Le journaliste new-yorkais Alexander Stille rapporte pour sa part les débats qui occupent actuellement de nombreux professeurs et étudiants de la Columbia University comme d'autres universités de la côte est. Pour les opposants de Bush, les attentats du 11 septembre sont le résultats des «méfaits de la politique étrangère américaine, surtout au Proche et Moyen-Orient», tandis que pour ses partisans il s'agit d'un «acte insensé de quelqu'un qui hait la liberté et la démocratie». Pour les uns les Etats-Unis «sont à l'origine de tous les maux de la planète», pour les autres le «phare qui éclaire le Bien universel».

Selon Alexander Stille, l'absence d'un véritable débat public est d'autant plus regrettable que nombreux sont ceux qui commencent à se poser des questions sur l'utilisation du mot guerre, pour désigner la situation qui prévaut aujourd'hui et la riposte à prévoir de la part de Washington. Ils pensent que cela risque de remettre en cause l'Etat de droit et d'empêcher que justice soit rendue, comme au lendemain de l'attentat d'Oklahoma City.

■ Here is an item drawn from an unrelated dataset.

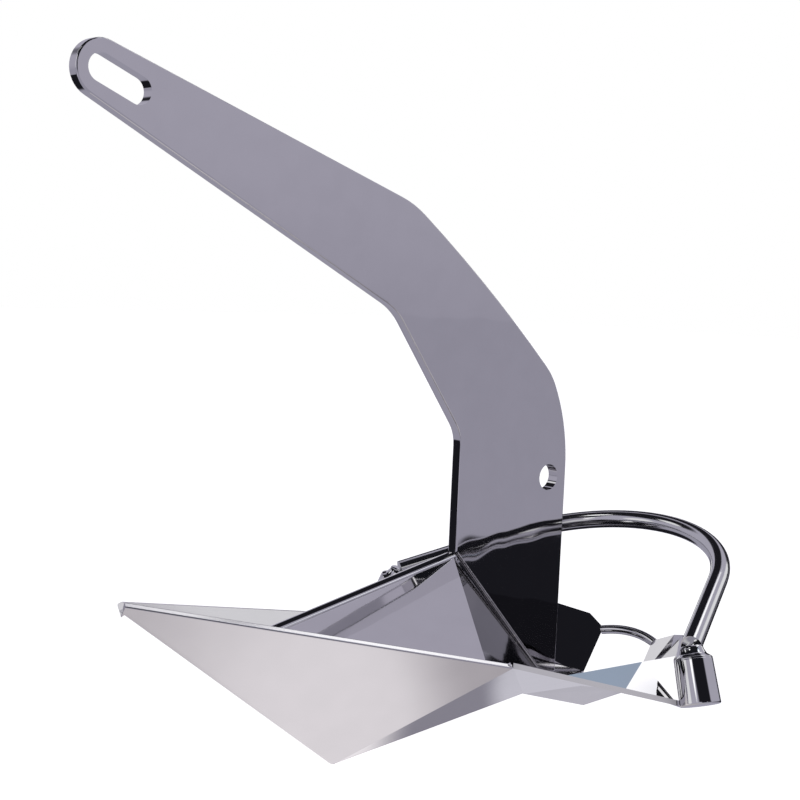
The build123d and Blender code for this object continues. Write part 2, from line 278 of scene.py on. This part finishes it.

Au moment même où Bush prononçait son fameux discours devant le Congrès, les critiques les plus acerbes des professeurs de la Columbia University étaient réservées aux Etats-Unis, «coupables » d'avoir soutenu des régimes autoritaires et des mouvements violents, presque partout dans le monde - et notamment les Taliban et Ben Laden - et «responsables» de la mort de milliers d'Irakiens. Comme si deux «mondes parallèles» cohabitaient actuellement aux Etats-Unis, sans s'affronter sur la place publique. Du moins pour l'instant.